--- start Material shown ---
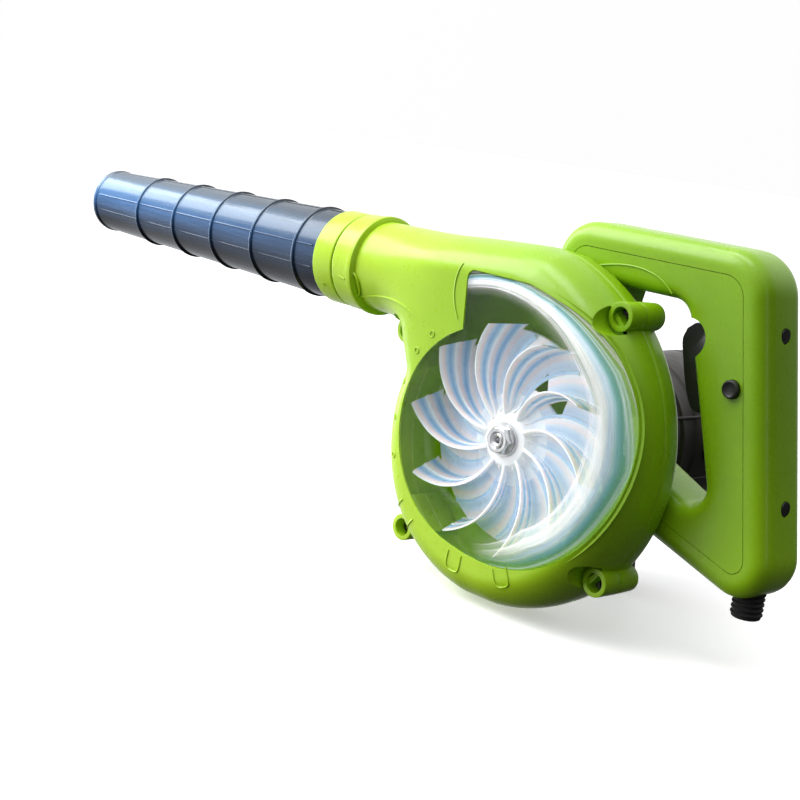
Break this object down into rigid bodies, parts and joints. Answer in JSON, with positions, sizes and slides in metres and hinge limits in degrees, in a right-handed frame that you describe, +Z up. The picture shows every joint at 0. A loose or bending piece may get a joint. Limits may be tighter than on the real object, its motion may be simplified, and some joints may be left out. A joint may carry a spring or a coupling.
{
  "type": "leaf blower",
  "caption": "Electric hand blower with a scroll fan casing, clear intake shroud, ribbed tapered nozzle, D-shaped handle and trigger, and a motor behind the fan.",
  "frame": {"origin": "middle of the base of the bounding box, on the surface that the blower stands on", "axes": "+X rearwards to the handle, with the nozzle pointing to -X; +Y from the intake to the motor; +Z up"},
  "size_m": [0.5264, 0.185, 0.2024],
  "materials": {
    "lime_plastic": "satin moulded plastic",
    "clear_plastic": "clear polished plastic",
    "nozzle_plastic": "glossy blue-black moulded plastic",
    "black_plastic": "fine textured",
    "white_plastic": "pearly moulded plastic",
    "rubber": "matt",
    "steel": "bright zinc",
    "laminated_steel": "stacked sheets",
    "copper": "enamelled copper",
    "cast_aluminium": "die cast",
    "brass": "stamped",
    "carbon": "pressed carbon"
  },
  "bodies": {
    "housing": {"front_cover": "lime_plastic", "clear_shroud": "clear_plastic", "rear_shell": "lime_plastic", "outlet_collar": "lime_plastic", "outlet_seal": "rubber", "housing_screws": "steel", "front_bearing": "steel", "rear_bearing": "steel", "motor_housing": "black_plastic", "motor_end_cap": "black_plastic", "motor_screws": "steel", "cap_screws": "steel", "field_core": "laminated_steel", "field_coils": "copper", "bearing_bracket": "cast_aluminium", "brush_holders": "brass", "carbon_brushes": "carbon", "brush_springs": "steel", "brush_caps": "black_plastic", "handle_body": "lime_plastic", "handle_cover": "lime_plastic", "handle_screws": "steel", "trigger_pin": "steel", "switch_body": "black_plastic", "cord_inlet": "black_plastic", "motor_foot": "black_plastic", "foot_pads": "rubber"},
    "rotor": {"impeller": "white_plastic", "impeller_nut": "steel", "impeller_washer": "steel", "impeller_sleeve": "steel", "motor_shaft": "steel", "cooling_fan": "black_plastic", "armature_core": "laminated_steel", "armature_windings": "copper", "commutator": "copper"},
    "nozzle": {"nozzle": "nozzle_plastic", "nozzle_ring": "lime_plastic"},
    "trigger": {"trigger": "black_plastic", "trigger_spring": "steel"},
    "lock_button": {"lock_button": "black_plastic", "lock_spring": "steel"}
  },
  "joints": [
    {"name": "fan_spin", "type": "hinge", "parent": "housing", "child": "rotor", "pos_m": [0.11325, -0.0325, 0.0854], "axis": [0, -1, 0], "continuous": true},
    {"name": "nozzle_twist", "type": "hinge", "parent": "housing", "child": "nozzle", "pos_m": [-0.01675, -0.0631, 0.1573], "axis": [1, 0, 0], "range_deg": [0, 35]},
    {"name": "trigger_pull", "type": "hinge", "parent": "housing", "child": "trigger", "pos_m": [0.21325, -0.0305, 0.1714], "axis": [0, -1, 0], "range_deg": [0, 6], "stiffness_Nm_per_rad": 1.2, "springref_deg": -8.59, "deforming": ["trigger_spring"]},
    {"name": "lock_press", "type": "slide", "parent": "housing", "child": "lock_button", "axis": [0, 1, 0], "range_m": [0, 0.0025], "stiffness_N_per_m": 500, "springref_m": -0.002, "deforming": ["lock_spring"]}
  ]
}
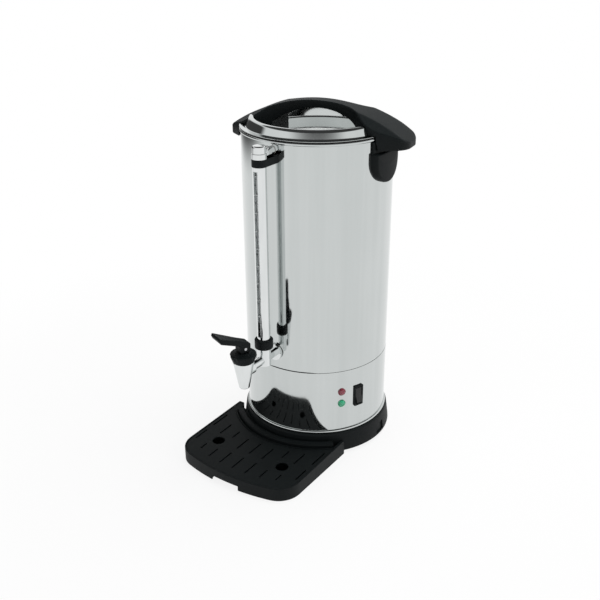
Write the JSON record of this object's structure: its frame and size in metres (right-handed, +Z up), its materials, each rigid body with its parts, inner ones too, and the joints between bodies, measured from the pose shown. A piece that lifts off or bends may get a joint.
--- end Material shown ---
### Written exercise
The records above should all be quoted exactly, please.

### Solution to this problem
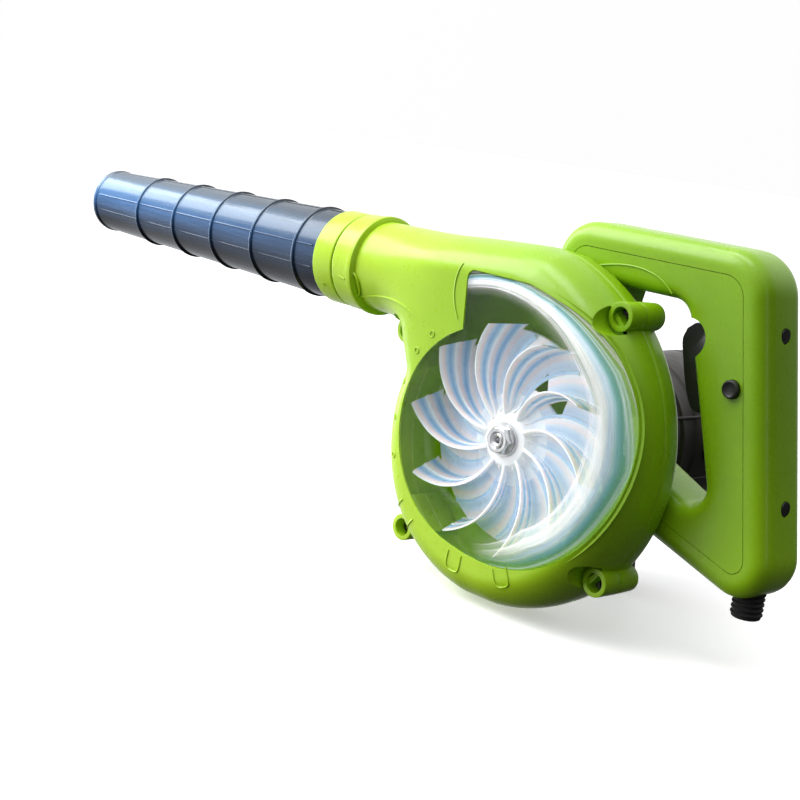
Break this object down into rigid bodies, parts and joints. Answer in JSON, with positions, sizes and slides in metres and hinge limits in degrees, in a right-handed frame that you describe, +Z up. The picture shows every joint at 0. A loose or bending piece may get a joint. Limits may be tighter than on the real object, its motion may be simplified, and some joints may be left out. A joint may carry a spring or a coupling.
{
  "type": "leaf blower",
  "caption": "Electric hand blower with a scroll fan casing, clear intake shroud, ribbed tapered nozzle, D-shaped handle and trigger, and a motor behind the fan.",
  "frame": {"origin": "middle of the base of the bounding box, on the surface that the blower stands on", "axes": "+X rearwards to the handle, with the nozzle pointing to -X; +Y from the intake to the motor; +Z up"},
  "size_m": [0.5264, 0.185, 0.2024],
  "materials": {
    "lime_plastic": "satin moulded plastic",
    "clear_plastic": "clear polished plastic",
    "nozzle_plastic": "glossy blue-black moulded plastic",
    "black_plastic": "fine textured",
    "white_plastic": "pearly moulded plastic",
    "rubber": "matt",
    "steel": "bright zinc",
    "laminated_steel": "stacked sheets",
    "copper": "enamelled copper",
    "cast_aluminium": "die cast",
    "brass": "stamped",
    "carbon": "pressed carbon"
  },
  "bodies": {
    "housing": {"front_cover": "lime_plastic", "clear_shroud": "clear_plastic", "rear_shell": "lime_plastic", "outlet_collar": "lime_plastic", "outlet_seal": "rubber", "housing_screws": "steel", "front_bearing": "steel", "rear_bearing": "steel", "motor_housing": "black_plastic", "motor_end_cap": "black_plastic", "motor_screws": "steel", "cap_screws": "steel", "field_core": "laminated_steel", "field_coils": "copper", "bearing_bracket": "cast_aluminium", "brush_holders": "brass", "carbon_brushes": "carbon", "brush_springs": "steel", "brush_caps": "black_plastic", "handle_body": "lime_plastic", "handle_cover": "lime_plastic", "handle_screws": "steel", "trigger_pin": "steel", "switch_body": "black_plastic", "cord_inlet": "black_plastic", "motor_foot": "black_plastic", "foot_pads": "rubber"},
    "rotor": {"impeller": "white_plastic", "impeller_nut": "steel", "impeller_washer": "steel", "impeller_sleeve": "steel", "motor_shaft": "steel", "cooling_fan": "black_plastic", "armature_core": "laminated_steel", "armature_windings": "copper", "commutator": "copper"},
    "nozzle": {"nozzle": "nozzle_plastic", "nozzle_ring": "lime_plastic"},
    "trigger": {"trigger": "black_plastic", "trigger_spring": "steel"},
    "lock_button": {"lock_button": "black_plastic", "lock_spring": "steel"}
  },
  "joints": [
    {"name": "fan_spin", "type": "hinge", "parent": "housing", "child": "rotor", "pos_m": [0.11325, -0.0325, 0.0854], "axis": [0, -1, 0], "continuous": true},
    {"name": "nozzle_twist", "type": "hinge", "parent": "housing", "child": "nozzle", "pos_m": [-0.01675, -0.0631, 0.1573], "axis": [1, 0, 0], "range_deg": [0, 35]},
    {"name": "trigger_pull", "type": "hinge", "parent": "housing", "child": "trigger", "pos_m": [0.21325, -0.0305, 0.1714], "axis": [0, -1, 0], "range_deg": [0, 6], "stiffness_Nm_per_rad": 1.2, "springref_deg": -8.59, "deforming": ["trigger_spring"]},
    {"name": "lock_press", "type": "slide", "parent": "housing", "child": "lock_button", "axis": [0, 1, 0], "range_m": [0, 0.0025], "stiffness_N_per_m": 500, "springref_m": -0.002, "deforming": ["lock_spring"]}
  ]
}
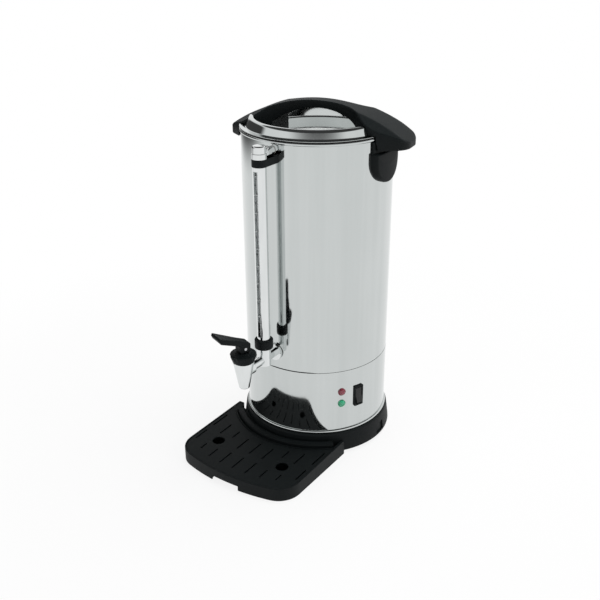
Write the JSON record of this object's structure: its frame and size in metres (right-handed, +Z up), its materials, each rigid body with its parts, inner ones too, and the joints between bodies, measured from the pose shown. A piece that lifts off or bends may get a joint.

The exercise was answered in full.